I am reading the first chapter of Sakurai's Modern QM and from pages 30 and 32 respectively, I understand that

(i) If [A,B]=0, then they share the same set of eigenstates.

(ii) Conversely, if two operators have the same eigenstates, then they commute.

But we know that $[L^2,L_z]=0$, $[L^2,L_x]=0$ and $[L_z,L_x]\neq 0$.

From the first equality, and (i) I gather that L² and L_z have the same eigenkets. From (i) and the second equality, I get that L² and L_x have the same eigenkets. So L_z and L_x have the same eigenkets. Hence, by (ii), they commute, which contradicts $[L_z,L_x]\neq 0$.

Where did I go wrong??

2. Aug 10, 2006

### Physics Monkey

Hi quasar,

Consider the states $$| \ell, \,m_z \rangle$$ which are the usual simultaneous eigenstates of $$L^2$$ and $$L_z$$. To understand your problem, imagine taking superpositions of these states with the same $$\ell$$ but different $$m_z$$ values. For example, the state $$| 1/2,\, 1/2 \rangle + | 1/2, \,-1/2 \rangle$$ is such a superpostion; an equal superposition of spin up and spin down. This state is not an eigenstate of $$L_z$$ (two different $$m_z$$ values), but it is still an eigenstate of $$L^2$$. Thus while it is certainly possible to choose simultaneous eigenstates of $$L_z$$ and $$L^2$$, it is definitely not true that every eigenstate of $$L^2$$ is an eigenstate of $$L_z$$. In fact, the state I just constructed is nothing other than the spin up eigenstate of $$L_x$$. That is, it is a simultaneous eigenstate of $$L^2$$ and $$L_x$$ rather than $$L^2$$ and $$L_z$$. So you see, among all the states with the same value of $$\ell$$, there is a nontrivial freedom to construct states that are eigenstates of $$L_z$$ or $$L_x$$. Finally, the fact that $$L_z$$ and $$L_x$$ don't commute simple means that you won't be able find to find linear combinations which are eigenstates of $$L_z$$ and $$L_x$$.

Hope this helps!

Last edited: Aug 10, 2006
3. Aug 10, 2006

### quasar987

Ah, so I misinterpreted (i). Would a true statement be that if [A,B]=0, then the eigenkets of either one of A or B are eigenkets for the other.

Correct? Can it be made stronger?

4. Aug 10, 2006

### Physics Monkey

The crucial point is that the above statement is definitely not true; eigenstates of A are in no way guaranteed to be eigenstates of B. The guarantee you do have is much weaker.
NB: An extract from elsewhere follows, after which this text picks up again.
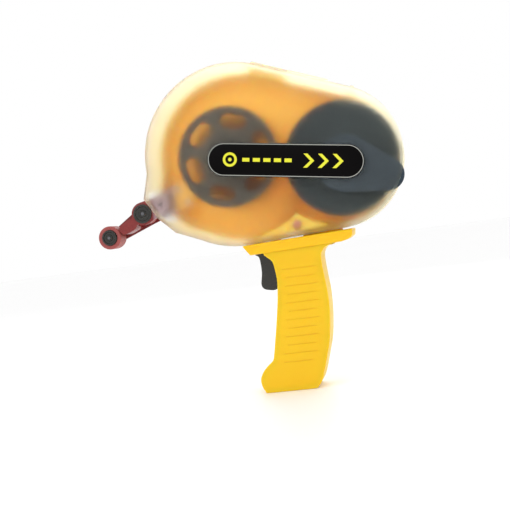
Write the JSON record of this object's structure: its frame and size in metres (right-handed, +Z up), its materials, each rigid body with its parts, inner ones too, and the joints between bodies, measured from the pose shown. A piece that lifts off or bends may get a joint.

What it says is that if you make a list of linearly independent eigenstates of A with the same eigenvalue, then you can always make from this list states which are also eigenstates of B (provided A and B commute). Again, it does not mean that every state on your list is automatically an eigenstate of B, only that you can find some combinations which are.

5. Aug 10, 2006

### quasar987

Thank you!

6. Aug 11, 2006

### dextercioby

Technically, if $A:D(A)\rightarrow \mbox{Im}(A)$ ,$A:D(B)\rightarrow \mbox{Im}(B)$ AND $D(A) \cap D(B) \neq \emptyset$, then

$$AB-BA=0 \Leftrightarrow A(B\psi)=B(A\psi), \forall \in \psi D(A) \cap D(B) \ \mbox{and} \ B\psi \in D(A) , A\psi \in D(B)$$.

Daniel.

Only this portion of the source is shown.